Racist bullying – alluding to the other person’s race or ethnicity constantly, making derogatory remarks or showing “facts” to support biased attitude against the victim.

Deadly Consequences of Bullying

Bullying can kill. Bullycide is the term that describes suicide by a person who is a victim of bullying.

This site documents lots of cases, where bullying has led to deaths.
  • A high school coach in Georgia knocked a student's eyeball out of its socket to punish the student for fighting with another student. 
  • In Texas, a 230 lbs teacher tried to restrain a student by placing a14-year-old autistic special education student face down on the floor, by sitting on his shoulders and suffocated him to death because the student did not stay seated in class. 
  •  In a Florida public school, a teacher’s aide, on probation for burglary and cocaine possession, gagged and duct-taped children for misbehaving. 
  • Thirteen-year-old Jared High, who was brutally assaulted by a known schoolyard bully reported the bullying. Both he and the bully got suspended. Jared became depressed, and committed suicide. 
  • 12-year-old Natalie Ruddick, in UK, pretended to be ill and stayed home so she wouldn't have to face school bullies. A burglar who broke into their house that day murdered her. 
  • A boy in Ireland was running away from a bully and was hit by a passing lorry, which killed him.

Do Anti-Laws Prevent Bullying?

Photo source: Wikipedia

Currently about 120 countries have some kind of law against bullying, mostly against school bullying. Governments expect this to radically stop bullying at schools and at the workplace, but this is not happening. This article takes a very critical approach to anti-bullying laws. 

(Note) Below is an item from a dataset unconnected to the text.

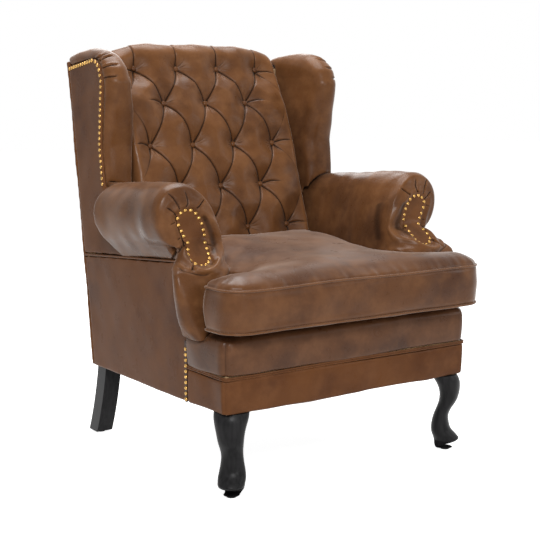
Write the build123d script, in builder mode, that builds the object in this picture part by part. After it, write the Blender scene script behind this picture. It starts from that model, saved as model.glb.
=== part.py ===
"""Wingback armchair: hardwood frame, webbing, padded leather pieces, tufted back, loose T cushion.

Millimetres, +Z up. The origin is on the floor, below the middle of the chair's outer box, and the
chair faces -Y. Left and right are as seen from in front. Depths are counted from the front face of
the base towards the rear.
"""

import os
from math import cos, radians, sin, tan

from build123d import *

os.makedirs("parts", exist_ok=True)

# Base: the box of seat rails with its leather covers.
base_width = 720.0
base_depth = 640.0
leg_height = 196.0
cover = 10.0
rail_thickness = 28.0
rail_height = 110.0
band_height = 79.0
welt = 6.0
welt_proud = 1.5
border_roll_height = 91.0
border_roll_depth = 52.0
border_roll_radius = 24.0
border_corner_radius = 8.0
border_wrap = 157.0
corner_block_leg = 95.0
corner_block_height = 45.0
dust_cover_thickness = 1.2
dust_cover_inset = 14.0
dust_cover_notch = 92.0

# Back: raked posts, crest rail, lower rail and webbing.
back_rake = 8.1
post_depth = 55.0
post_top = 978.0
back_rail_thickness = 24.0
crest_rail_height = 85.0
crest_rail_bow = 16.0
lower_rail_bottom = 392.0
lower_rail_height = 60.0
belt_width = 60.0
belt_thickness = 1.5
back_belts_up = 4
back_belts_across = 5
seat_belts_long = 6
seat_belts_across = 5
seat_belt_first = 42.0
seat_belt_pitch = 110.0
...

Hazing, a form of bullying or initiation rite has a very strong sexual component. Here is a site from Singapore giving explicit details about a hazing or ragging “ceremony”, where the participant voluntarily gets naked and subjects himself to physical/sexual “activities” to prove that he is a real man. Note the smile on the “victim’s” face!

Does hazing support the idea “Do to others what you want them to do to you”? Secretly perhaps?